Requirements — Output exactly the lines that run from the line containing "on the floor." through the line containing "bpy.context.scene.collection.objects.link(rigid_bodies[body])", with both ends included.

═══

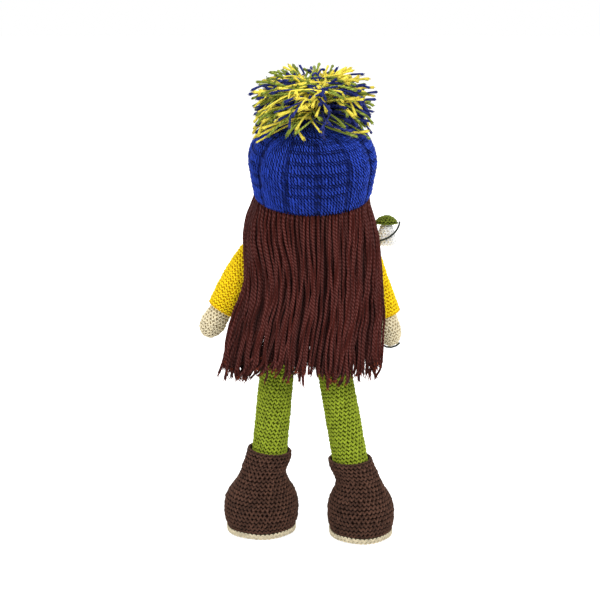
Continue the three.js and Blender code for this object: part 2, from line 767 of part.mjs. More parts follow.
function buildArm(name, side, splay, sleeveShares) {
  const { flat, point } = shoulder(side);
  const splayAngle = THREE.MathUtils.degToRad(splay);
  const way = new THREE.Vector3(side * Math.sin(splayAngle), 0, -Math.cos(splayAngle));
  const frame = aimed(point, point.clone().add(way));

  const sleeve = sleeveShares.map(([down, out]) => [out * SLEEVE_RADIUS, -down * SLEEVE_LENGTH]);
  const sleeveOuter = [...sleeve, [SLEEVE_RADIUS, 0], ...domeAbove(SLEEVE_RADIUS, 0)];
  const sleeveShell = turned(shellOpenBelow(sleeveOuter, SWEATER_WALL), LIMB_SIDES);
  const sleevePiece = piece(`${name}_sleeve`, sleeveShell, "yellow", frame);
  const bodyWay = side > 0 ? RIGHT : LEFT;
  carve(sleevePiece, halfSpace(bodyWay, -side * flat, doll));

  const narrowest = Math.min(...sleeve.map(([radius]) => radius));
  const armRadius = narrowest - SWEATER_WALL - GAP;
  const handHeight = HAND_TIP - armLength;
  const arm = [
    ...domeBelow(HAND_RADIUS, handHeight, HAND_TIP),
    [HAND_RADIUS, handHeight],
    [mix(HAND_RADIUS, armRadius, WRIST_SHARE), mix(handHeight, -SLEEVE_LENGTH, WRIST_SHARE)],
    [armRadius, -SLEEVE_LENGTH],
    [armRadius, -ARM_TOP_SETBACK],
  ];
  piece(`${name}_arm`, turned(shellOpenAbove(arm, SKIN_WALL), LIMB_SIDES), "beige", frame);
  const inside = offset(arm, -SKIN_WALL - GAP);
  const filling = turned([...inside, [0, inside.at(-1)[1]]], SMALL_SIDES);
  piece(`${name}_arm_filling`, filling, "filling", frame);
  return frame;
}

// Flower: its wire stem curls under the right hand, rises past it and ends beside the calyx.
const HOLD_ANGLES = [-28, -4, 20, 44]; // round the fingertips

// From the hand to the bloom: rise, way forward, and bow towards the body.
const STEM_SHARES = [
  [-0.055, 0.21, 0.63],
  [0.075, 0.39, 0.81],
  [0.39, 0.7, 1],
  [0.605, 0.79, 1.02],
];
const STEM_ARC_ANGLES = [35, 65, 90, 120, 150, 176]; // round the back of the bloom
const STEM_ARC_SHARES = [0.9, 0.72, 0.6, 0.38, 0.08, -0.13]; // down the bloom

// Bloom: place down it, from its mouth up, and radius.
const BLOOM_SHARES = [
  [1, 1],
  [0.8, 0.93],
  [0.55, 0.8],
  [0.3, 0.68],
  [0.1, 0.55],
  [0, 0.42],
];
const PETAL_SHARE = 0.08; // how far the petals stand out of the bell

function buildStem(handFrame, bloom) {
  const side = STEM_RADIUS + GAP;
  const palm = new THREE.Vector3(0, 0, HAND_TIP - armLength);
  const hold = HOLD_ANGLES.map((degrees) => {
    const angle = THREE.MathUtils.degToRad(degrees);
    const x = (HAND_RADIUS + side) * Math.sin(angle);
    const z = (HAND_TIP + side) * Math.cos(angle);
    return handFrame.localToWorld(new THREE.Vector3(x, 0, palm.z - z));
  });
  const hand = handFrame.localToWorld(palm);
  const rising = STEM_SHARES.map(([rise, forward, bow]) => {
    const x = mix(hand.x, bloom.x, rise) + STEM_BOW * bow;
    return new THREE.Vector3(x, mix(hand.y, bloom.y, forward), mix(hand.z, bloom.z, rise));
  });
  const reach = BLOOM_RADIUS * (1 + PETAL_SHARE) + side;
  const arc = STEM_ARC_ANGLES.map((degrees, i) => {
    const angle = THREE.MathUtils.degToRad(degrees);
    const last = i === STEM_ARC_ANGLES.length - 1;
    const radius = last ? CALYX_LENGTH / 2 + side : reach;
    const x = bloom.x + radius * Math.cos(angle);
    const y = bloom.y + radius * Math.sin(angle);
    return new THREE.Vector3(x, y, bloom.z - STEM_ARC_SHARES[i] * BLOOM_LENGTH);
  });
  piece("flower_stem", tube([...hold, ...rising, ...arc], STEM_RADIUS, STEM_STEPS), "green");
}

function bloomRing([radius, height]) {
  if (radius === 0) return [new THREE.Vector3(0, 0, height)];
  return Array.from({ length: ROUND_SIDES }, (_, i) => {
    const angle = (i / ROUND_SIDES) * 2 * Math.PI;
    const petal = PETAL_SHARE * Math.cos(PETALS * angle) * (-height / BLOOM_LENGTH);
    const reach = radius + BLOOM_RADIUS * petal;
    return new THREE.Vector3(reach * Math.cos(angle), reach * Math.sin(angle), height);
  });
}

function buildFlower(handFrame) {
  const frame = new THREE.Group();
  frame.position.set(-BLOOM_OUT, -BLOOM_FORWARD, headHeight - BLOOM_DROP - GAP);
  doll.add(frame);
  buildStem(handFrame, frame.position);

  const calyx = turned([[0, 0], [1, 0], ...domeAbove(1, 0)], SMALL_SIDES);
  calyx.scale(CALYX_LENGTH / 2, CALYX_DEPTH / 2, CALYX_HEIGHT);
  piece("flower_calyx", calyx, "green", frame).position.z = GAP;

  const side = BLOOM_SHARES.map(([down, out]) => [out * BLOOM_RADIUS, -down * BLOOM_LENGTH]);
  const bell = shellOpenBelow([...side, [0, 0]], BLOOM_WALL).map(bloomRing);
  piece("flower_bloom", loft(bell), "white", frame);
  const stamenSize = new THREE.Vector3(STAMEN_RADIUS, STAMEN_RADIUS, STAMEN_LENGTH / 2);
  const ball = ellipsoid(stamenSize, 0, SMALL_SIDES, DOME_STEPS * 2);
  const stamen = piece("flower_stamen", ball, "yellow", frame);
  stamen.position.z = -BLOOM_WALL - GAP - STAMEN_LENGTH / 2;
}

// Legs and boots. Columns: place up the leg, and the way from the calf's radius to the top's.
const LEG_SHARES = [
  [0, 0],
  [0.35, -0.3],
  [0.7, 0.5],
  [1, 1],
];

// Boot: height, foot's outward place, and the ways from the shaft to the foot's width, toe and
// heel.
const BOOT_SHARES = [
  [0, 1, 0.76, 0.93, 0.85],
  [0.12, 1, 0.97, 1, 1],
  [0.23, 1, 1, 1, 1],
  [0.35, 0.98, 0.95, 0.9, 0.93],
  [0.43, 0.95, 0.8, 0.74, 0.8],
  [0.51, 0.9, 0.55, 0.55, 0.6],
  [0.595, 0.85, 0.27, 0.32, 0.35],
  [0.69, 0.72, 0.08, 0.12, 0.12],
  [0.77, 0.5, 0.05, 0.03, 0.03],
  [0.86, 0.2, 0.06, 0.03, 0.03],
  [0.94, 0, 0.04, 0, 0],
  [1, 0, 0, 0, 0],
];
const SOLE_EDGE_SHARE = 0.4; // how high the sole's rounded lower edge reaches

function bootOval(foot, share, grow) {
  const [, out, width, toe, heel] = read(BOOT_SHARES, share);
  const z = mix(soleTop, foot.height, share);
  const lean = Math.max(0, (z - ANKLE_HEIGHT) / LEG_RISE);
  const ring = {
    x: mix(foot.ankle.x, foot.hip.x, lean) + foot.side * foot.out * out,
    y: mix(foot.ankle.y, foot.hip.y, lean),
    z,
    side: mix(shaftRadius, foot.width / 2, width),
    front: mix(shaftRadius, TOE_REACH, toe),
    back: mix(shaftRadius, HEEL_REACH, heel),
  };
  return grown(ring, grow);
}

function bootRings(foot, start, end, grow) {
  return stretch(BOOT_SHARES, start, end).map((share) => oval(bootOval(foot, share, grow)));
}

function buildBoot(name, foot, legSpace) {
  const outer = bootRings(foot, 0, 1, 0);
  const inner = bootRings(foot, 0, 1, -BOOT_WALL).reverse();
  carve(piece(`${name}_boot`, loft([...outer, ...inner], true), "brown"), legSpace);

  const upperHeight = foot.height - soleTop;
  const insoleShare = INSOLE_THICKNESS / upperHeight;
  const insole = bootRings(foot, 0, insoleShare, -BOOT_WALL - GAP);
  piece(`${name}_insole`, solidLoft(insole), "card");
  const lowShare = insoleShare + GAP / upperHeight;
  const highShare = (ANKLE_HEIGHT - soleTop) / upperHeight;
  const filling = solidLoft(bootRings(foot, lowShare, highShare, -BOOT_WALL - GAP));
  carve(piece(`${name}_boot_filling`, filling, "filling"), legSpace);

  const sole = bootOval(foot, 0, SOLE_MARGIN);
  const edge = SOLE_THICKNESS * SOLE_EDGE_SHARE;
  const soleRings = [
    oval({ ...grown(sole, -SOLE_MARGIN), z: 0 }),
    oval({ ...sole, z: edge }),
    oval({ ...sole, z: SOLE_THICKNESS }),
  ];
  piece(`${name}_sole`, solidLoft(soleRings), "cream");
}

function buildLeg(name, side, { out, back, footWidth, footOut, height }) {
  const hip = new THREE.Vector3(HIP_SHIFT + side * HIP_SPREAD, 0, hipHeight);
  const ankle = new THREE.Vector3(hip.x + side * out, back, ANKLE_HEIGHT);
  const frame = aimed(hip, ankle);
  const length = hip.distanceTo(ankle);
  const profile = LEG_SHARES.map(([up, way]) => [
    mix(CALF_RADIUS, LEG_TOP_RADIUS, way),
    mix(-length, 0, up),
  ]);
  const leg = [...profile, ...domeAbove(LEG_TOP_RADIUS, 0)];
  piece(`${name}_leg`, turned(shellOpenBelow(leg, TROUSER_WALL), LIMB_SIDES), "green", frame);
  const inside = offset(leg, -TROUSER_WALL - GAP);
  const filling = turned([[0, inside[0][1]], ...inside], LIMB_SIDES);
  piece(`${name}_leg_filling`, filling, "filling", frame);

  const room = offset(leg, GAP);
  const roomEnd = -length - GAP;
  const space = [[0, roomEnd], [room[0][0], roomEnd], ...room];
  const legSpace = cutter(turned(space, LIMB_SIDES), frame);
  buildBoot(name, { side, hip, ankle, width: footWidth, out: footOut, height }, legSpace);
}

buildBody();
const head = buildHead();
buildFace(head);
buildHat();
buildHeadHair();
buildBackHair();
buildArm("left", 1, LEFT_ARM_ANGLE, LEFT_SLEEVE_SHARES);
const rightHandFrame = buildArm("right", -1, RIGHT_ARM_ANGLE, RIGHT_SLEEVE_SHARES);
buildFlower(rightHandFrame);
buildLeg("left", 1, {
  out: LEFT_LEG_OUT,
  back: 0,
  footWidth: LEFT_FOOT_WIDTH,
  footOut: LEFT_FOOT_OUT,
  height: LEFT_BOOT_HEIGHT,
});
buildLeg("right", -1, {
  out: RIGHT_LEG_OUT,
  back: RIGHT_LEG_BACK,
  footWidth: RIGHT_FOOT_WIDTH,
  footOut: RIGHT_FOOT_OUT,
  height: RIGHT_BOOT_HEIGHT,
});

// The origin is under the middle of the whole doll, on the floor.
const box = new THREE.Box3().setFromObject(doll, true);
const centre = box.getCenter(new THREE.Vector3());
doll.position.set(-centre.x, -centre.y, -box.min.z);

export default doll;
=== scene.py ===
"""A crocheted doll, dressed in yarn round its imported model.

Each crocheted piece is a shaped ground of fabric with real stitches of yarn in rounds over it.
The hair and the pompom are lengths of plied yarn. Sizes are in metres.
"""

import contextlib
import functools
import json
import math
from collections import namedtuple

import bmesh
import bpy
import numpy as np
from mathutils import Matrix, Vector
from mathutils.bvhtree import BVHTree

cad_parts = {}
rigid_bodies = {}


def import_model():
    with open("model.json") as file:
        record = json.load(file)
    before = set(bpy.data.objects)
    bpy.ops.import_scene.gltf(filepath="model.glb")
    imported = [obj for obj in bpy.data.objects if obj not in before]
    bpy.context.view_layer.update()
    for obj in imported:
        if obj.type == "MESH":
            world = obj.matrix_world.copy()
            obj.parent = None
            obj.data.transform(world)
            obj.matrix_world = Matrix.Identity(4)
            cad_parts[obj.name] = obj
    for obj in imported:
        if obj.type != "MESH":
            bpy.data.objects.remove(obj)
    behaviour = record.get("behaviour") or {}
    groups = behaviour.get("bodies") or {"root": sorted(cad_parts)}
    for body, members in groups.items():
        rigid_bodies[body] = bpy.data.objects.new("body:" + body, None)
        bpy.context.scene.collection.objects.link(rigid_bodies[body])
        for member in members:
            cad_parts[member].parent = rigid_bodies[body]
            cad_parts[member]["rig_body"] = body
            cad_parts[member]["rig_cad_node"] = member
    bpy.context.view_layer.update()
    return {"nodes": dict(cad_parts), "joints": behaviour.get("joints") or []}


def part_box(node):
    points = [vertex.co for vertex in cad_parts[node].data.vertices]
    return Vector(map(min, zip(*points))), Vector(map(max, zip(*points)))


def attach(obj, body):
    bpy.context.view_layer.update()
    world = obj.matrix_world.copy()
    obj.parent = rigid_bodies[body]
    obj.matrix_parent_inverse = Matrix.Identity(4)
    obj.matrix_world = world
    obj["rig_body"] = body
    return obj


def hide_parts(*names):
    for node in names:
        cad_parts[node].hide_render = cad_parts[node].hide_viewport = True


bl_info = {
    "name": "Crochet Doll",
    "version": (1, 0, 0),
    "blender": (4, 5, 0),
    "location": "View3D > Sidebar > Doll",
    "description": "Dresses the packed model of a crocheted doll in yarn",
    "category": "Mesh",
}

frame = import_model()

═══

Task result —
// The origin is under the middle of the whole doll, on the floor.
const box = new THREE.Box3().setFromObject(doll, true);
const centre = box.getCenter(new THREE.Vector3());
doll.position.set(-centre.x, -centre.y, -box.min.z);

export default doll;
=== scene.py ===
"""A crocheted doll, dressed in yarn round its imported model.

Each crocheted piece is a shaped ground of fabric with real stitches of yarn in rounds over it.
The hair and the pompom are lengths of plied yarn. Sizes are in metres.
"""

import contextlib
import functools
import json
import math
from collections import namedtuple

import bmesh
import bpy
import numpy as np
from mathutils import Matrix, Vector
from mathutils.bvhtree import BVHTree

cad_parts = {}
rigid_bodies = {}


def import_model():
    with open("model.json") as file:
        record = json.load(file)
    before = set(bpy.data.objects)
    bpy.ops.import_scene.gltf(filepath="model.glb")
    imported = [obj for obj in bpy.data.objects if obj not in before]
    bpy.context.view_layer.update()
    for obj in imported:
        if obj.type == "MESH":
            world = obj.matrix_world.copy()
            obj.parent = None
            obj.data.transform(world)
            obj.matrix_world = Matrix.Identity(4)
            cad_parts[obj.name] = obj
    for obj in imported:
        if obj.type != "MESH":
            bpy.data.objects.remove(obj)
    behaviour = record.get("behaviour") or {}
    groups = behaviour.get("bodies") or {"root": sorted(cad_parts)}
    for body, members in groups.items():
        rigid_bodies[body] = bpy.data.objects.new("body:" + body, None)
        bpy.context.scene.collection.objects.link(rigid_bodies[body])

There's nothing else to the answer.